私はあと何回、彼に恋をするのだろう 〜仕事とストレスと、そして恋と〜
彼が勤務する病院の最寄駅で、カフェに入った。
といっても、お茶を飲みたかったわけではなく、椅子とテーブルが必要だったから。

さっき区役所でもらった用紙とペンをバッグから取り出し、該当の箇所を埋めていく。

なんとか書き終えたところで、ようやくコーヒーをひと口飲んだ。

最後に印鑑を押し、用意した封筒にしまう。

「これで・・よし」


ちょうど、18時を過ぎたところだ。
ほとんど飲まなかったコーヒーを片付け、私はお店を出て、彼の勤務する病院へ向かった。
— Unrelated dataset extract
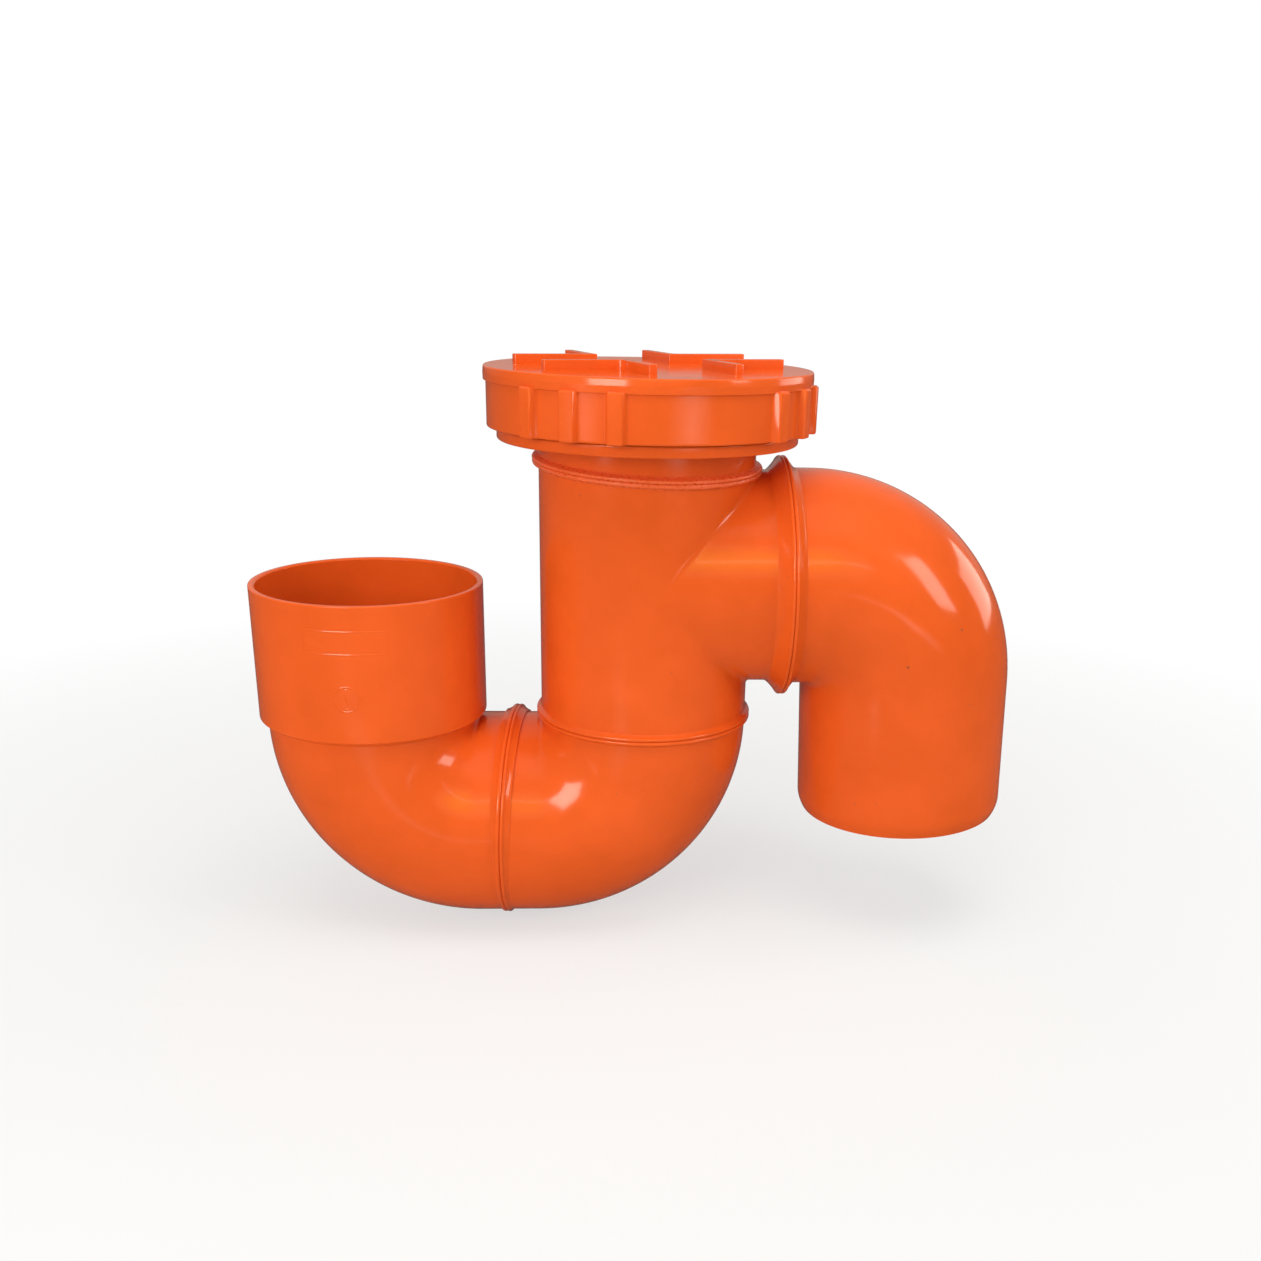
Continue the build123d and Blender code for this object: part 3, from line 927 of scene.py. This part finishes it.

日勤を終えた人たちの帰り時間なのか、職員通用口からは、ひっきりなしに人が出てくる。

ここまで来て、彼を見失いたくない。
私は隠れることもせず、通用口から少しだけ離れたところに立っていた。

10分ほど、待っただろうか。


あ・・!

え・・?


ふたりの目が合う。

「紗絵・・」

「・・来ちゃった」

「来ちゃったって・・どうして」

「蓮斗と、話がしたくて」

「話なら家でも・・」

「・・できない・・よね」

そう言った私から、彼は視線を外した。

「少し先に公園があるから、そこまで歩こう」

誘導するように、私の先を歩く。
そんな彼の後ろ姿を、久しぶりに見た気がした。

広い背中・・。

すっ、と彼の両脇から手を差し込み、私は彼の背中に抱きついた。